There are few things worst than a film that has entire scenes, characters and events that roam freely like feral orphans, abandoned by the plot. Darkness is replete with them. As the film builds to its (mostly satisfying, but outrageous) climax, it makes less and less sense. Entire scenes are not only unnecessary, they contradict those that came before and after them. While there are some very strong bits here as well as some brief but sizzling dialogue, it is never enough to persuade us that the film at any time knew what it wanted to be when it grew up. Darkness gives up its secrets far too early to then never employ misdirection or a blindsiding twist to make it all worthwhile.
Gibson, for his part, is solid. He is aging, to be certain, and we take the maturing of our action heroes—particularly ones as good looking as Gibson—especially hard. But he’s doing it as gracefully as can be under the circumstances. Beneath the deepening lines and noticeably thinning hair is a star who still knows how to deliver scenes of bracing intensity and self-flagellating anguish. Unfortunately, the script demands Craven squelch his grief beneath an icy resolve long before its necessary or believable. And once the detective begins to comprehend the full dimensions of the conspiracy out to get him, he never once acts like a man in the crosshairs, even as all those around him begin dropping like flies. Then again, Gibson (who spends half this film acting in front of a sink) isn’t the most interesting character in Darkness. The always interesting Ray Winstone is. Winstone plays one of those shadowy government operatives with whom you have meetings only in dark parking garages and whose job it is to ensure secrets remain firmly in place. But Winstone, like everything else in the film, is totally wasted. We can perceive a satisfying if tragic endgame coming together for Winstone and Gibson, but, of course, the film chooses not to go there. Worse, it probably never even picked up on the opportunity.
© Copyright 2010 Brandon Fibbs. All rights reserved.

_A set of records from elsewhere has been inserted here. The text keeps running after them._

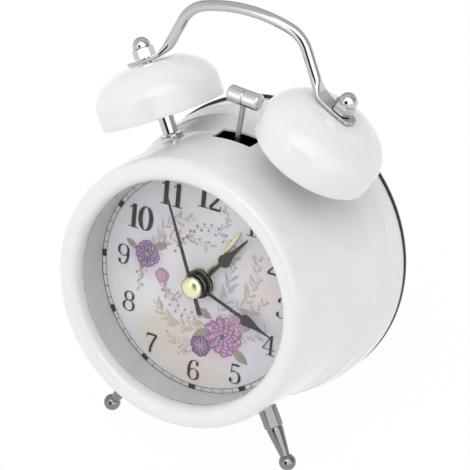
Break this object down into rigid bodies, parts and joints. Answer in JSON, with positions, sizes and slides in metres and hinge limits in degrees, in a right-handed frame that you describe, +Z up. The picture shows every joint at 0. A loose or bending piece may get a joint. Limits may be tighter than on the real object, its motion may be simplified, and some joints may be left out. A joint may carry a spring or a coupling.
{
  "type": "twin-bell alarm clock",
  "caption": "Round analogue alarm clock with domed bells struck by a swinging hammer, a carrying handle, splayed feet, turning hands and a rear battery bay.",
  "frame": {"origin": "centre of the bounding box's bottom face, on the ground the clock stands on", "axes": "+Z up, the dial faces -Y and leans back, +X to the right as seen from the front"},
  "size_m": [0.0898, 0.0726, 0.1273],
  "materials": {
    "battery_wrap": "printed film",
    "black_hand": "satin",
    "black_plastic": "fine grain",
    "brass": "polished",
    "chrome": "polished",
    "clear_lens": "polished",
    "dial_print": "matte print",
    "gold_hand": "satin",
    "grey_plastic": "matte",
    "nickel": "dark nickel",
    "satin_steel": "satin",
    "white_enamel": "gloss",
    "white_plastic": "satin"
  },
  "bodies": {
    "clock_body": {"battery": "battery_wrap", "carrying_handle": "chrome", "case": "white_enamel", "cover_screw_1": "nickel", "cover_screw_2": "nickel", "cover_screw_3": "nickel", "dial": "dial_print", "dial_frame": "black_plastic", "dial_ring": "grey_plastic", "hammer_drive": "black_plastic", "hammer_motor": "nickel", "hammer_pivot": "nickel", "left_bell": "white_enamel", "left_bell_post": "chrome", "left_cap_nut": "chrome", "left_foot": "nickel", "left_foot_nut": "nickel", "left_post_nut": "nickel", "left_post_washer": "chrome", "lens": "clear_lens", "movement": "black_plastic", "negative_contact": "nickel", "positive_contact": "nickel", "rear_cover": "black_plastic", "right_bell": "white_enamel", "right_bell_post": "chrome", "right_cap_nut": "chrome", "right_foot": "nickel", "right_foot_nut": "nickel", "right_post_nut": "nickel", "right_post_washer": "chrome"},
    "second_hand_set": {"second_hand": "black_hand", "hand_cap": "brass", "second_arbor": "satin_steel"},
    "minute_hand_set": {"minute_hand": "black_hand", "minute_pipe": "brass"},
    "hour_hand_set": {"hour_hand": "black_hand", "hour_pipe": "brass"},
    "alarm_hand_set": {"alarm_hand": "gold_hand", "alarm_pipe": "brass"},
    "hammer": {"hammer_arm": "satin_steel", "hammer_head": "satin_steel"},
    "time_setting_knob": {"time_knob": "black_plastic"},
    "alarm_setting_knob": {"alarm_knob": "black_plastic"},
    "alarm_slide_switch": {"alarm_switch": "white_plastic"},
    "battery_door": {"battery_door": "black_plastic"}
  },
  "joints": [
    {"name": "second_hand_turn", "type": "hinge", "parent": "clock_body", "child": "second_hand_set", "pos_m": [0, -0.02548, 0.05487], "axis": [0, 0.9772, -0.2125], "continuous": true},
    {"name": "minute_hand_turn", "type": "hinge", "parent": "clock_body", "child": "minute_hand_set", "pos_m": [0, -0.02548, 0.05487], "axis": [0, 0.9772, -0.2125], "continuous": true},
    {"name": "hour_hand_turn", "type": "hinge", "parent": "clock_body", "child": "hour_hand_set", "pos_m": [0, -0.02548, 0.05487], "axis": [0, 0.9772, -0.2125], "continuous": true},
    {"name": "time_knob_turn", "type": "hinge", "parent": "clock_body", "child": "time_setting_knob", "pos_m": [-0.014, -0.02378, 0.06268], "axis": [0, 0.9772, -0.2125], "continuous": true},
    {"name": "alarm_knob_turn", "type": "hinge", "parent": "clock_body", "child": "alarm_setting_knob", "pos_m": [0.014, -0.02378, 0.06268], "axis": [0, 0.9772, -0.2125], "continuous": true},
    {"name": "alarm_hand_turn", "type": "hinge", "parent": "clock_body", "child": "alarm_hand_set", "pos_m": [0, -0.02548, 0.05487], "axis": [0, 0.9772, -0.2125], "continuous": true},
    {"name": "hammer_swing", "type": "hinge", "parent": "clock_body", "child": "hammer", "pos_m": [-0.0011, 0.00355, 0.0726], "axis": [0, 0.9772, -0.2125], "range_deg": [-8.72, 3.48]},
    {"name": "alarm_switch_slide", "type": "slide", "parent": "clock_body", "child": "alarm_slide_switch", "axis": [1, 0, 0], "range_m": [0, 0.004]},
    {"name": "battery_door_swing", "type": "hinge", "parent": "clock_body", "child": "battery_door", "pos_m": [0, 0.02068, 0.01771], "axis": [-1, 0, 0], "range_deg": [0, 90]}
  ],
  "couplings": [
    {"joint": "minute_hand_turn", "follows": "second_hand_turn", "ratio": 0.016667},
    {"joint": "hour_hand_turn", "follows": "second_hand_turn", "ratio": 0.0013889},
    {"joint": "time_knob_turn", "follows": "second_hand_turn", "ratio": -0.016667},
    {"joint": "alarm_hand_turn", "follows": "alarm_knob_turn", "ratio": -1}
  ]
}
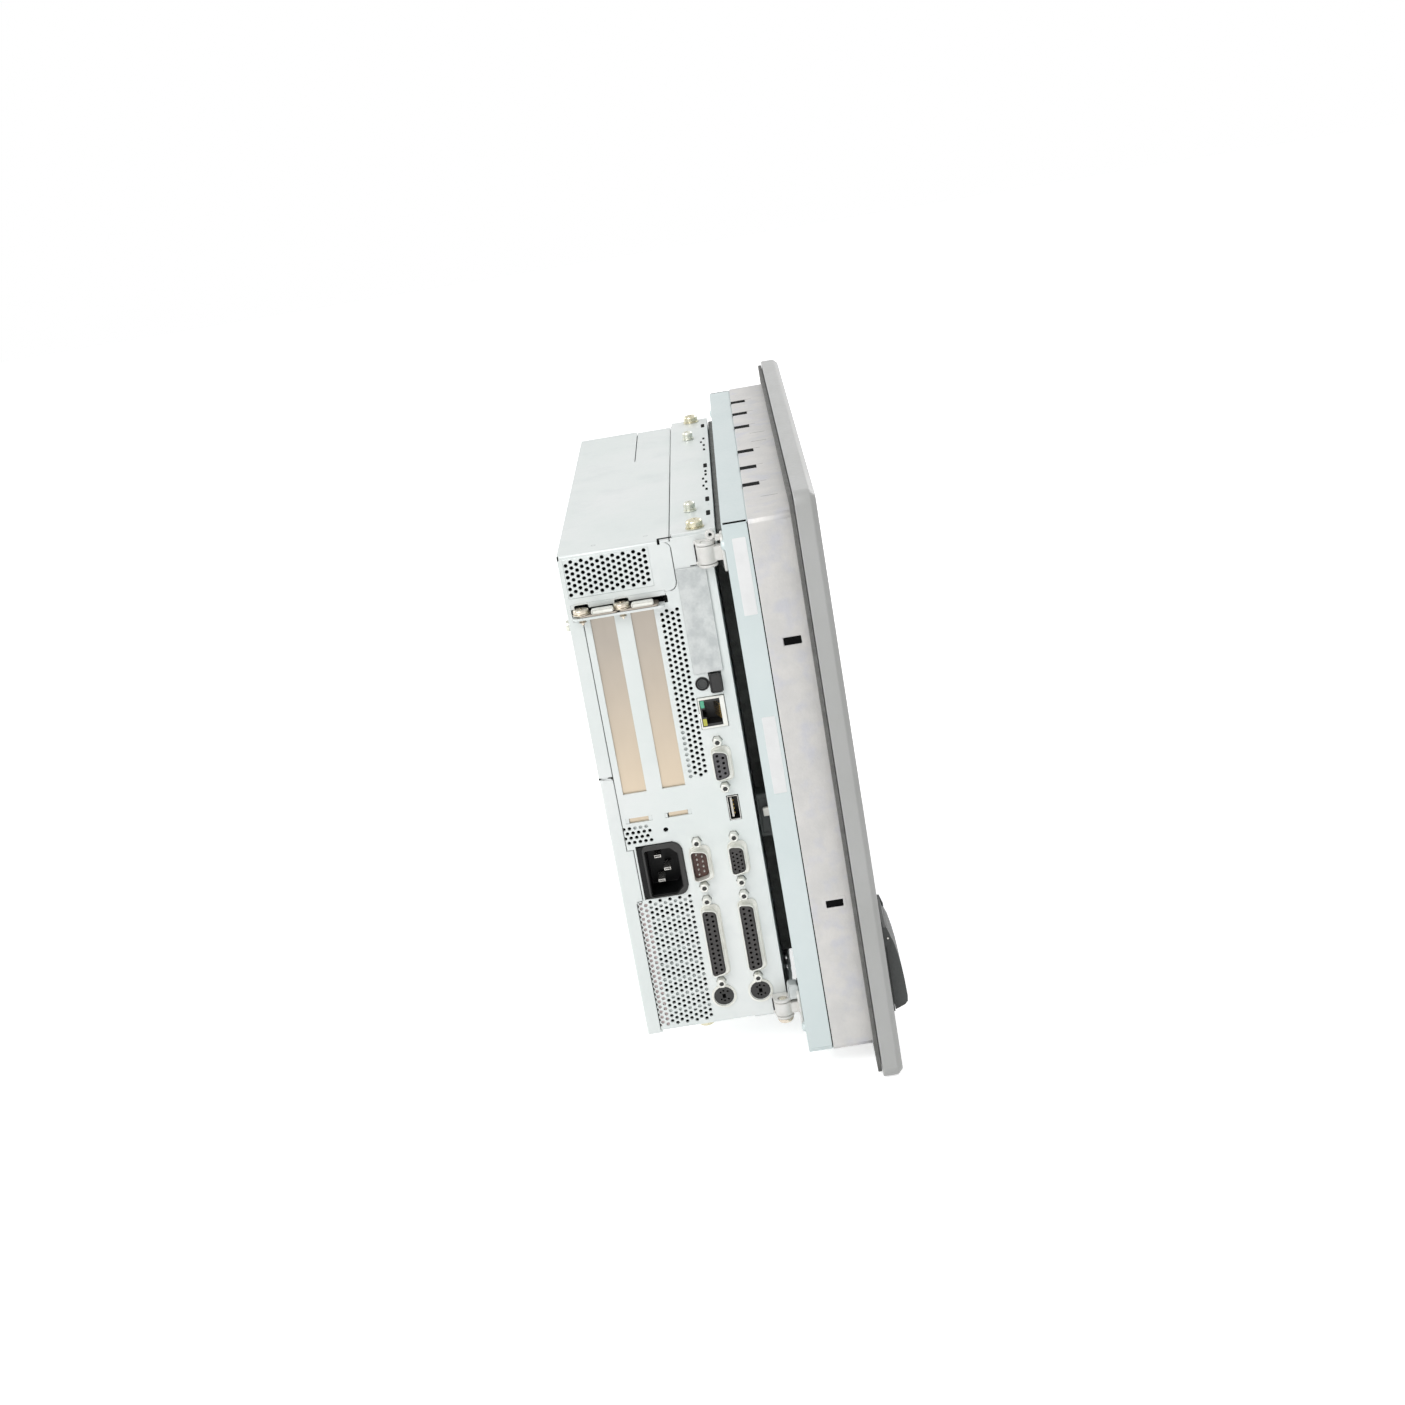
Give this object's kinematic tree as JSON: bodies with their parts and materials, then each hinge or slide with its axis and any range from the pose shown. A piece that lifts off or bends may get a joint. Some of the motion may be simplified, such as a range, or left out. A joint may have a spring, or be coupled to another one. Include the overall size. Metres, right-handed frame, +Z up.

Cast: Mel Gibson, Ray Winstone, Danny Huston, Bojana Novakovic
Director: Martin Campbell
Rated R for strong bloody violence and language.
Running time: 117 minutes






2 responses so far ↓
1 rick finholt // Feb 7, 2010 at 10:25 am
Brandon: A dead-on review, but how did you resist commenting on the ridiculous ending that has the Cravens, father and daughter, walking off blissfully into the light? A couple of the action scenes are terrific, and the Ray Winstone character is interesting and well played, as you say. This thriller seems a labored attempt to recapture the magic of “Taken.” Maybe Gibson turned that film down and, by way of punishing himself for being so stupid, chose to subject himself to the self-flaggelation of starring in this mess.
2 Brandon Fibbs // Feb 10, 2010 at 6:54 am
I commented covertly: “…or perhaps a supernatural fantasy with shades of Ghost and The Lovely Bones?” I didn’t want to say more because I did not want to reveal that Gibson’s character doesn’t survive the film. Ridiculous ending is right.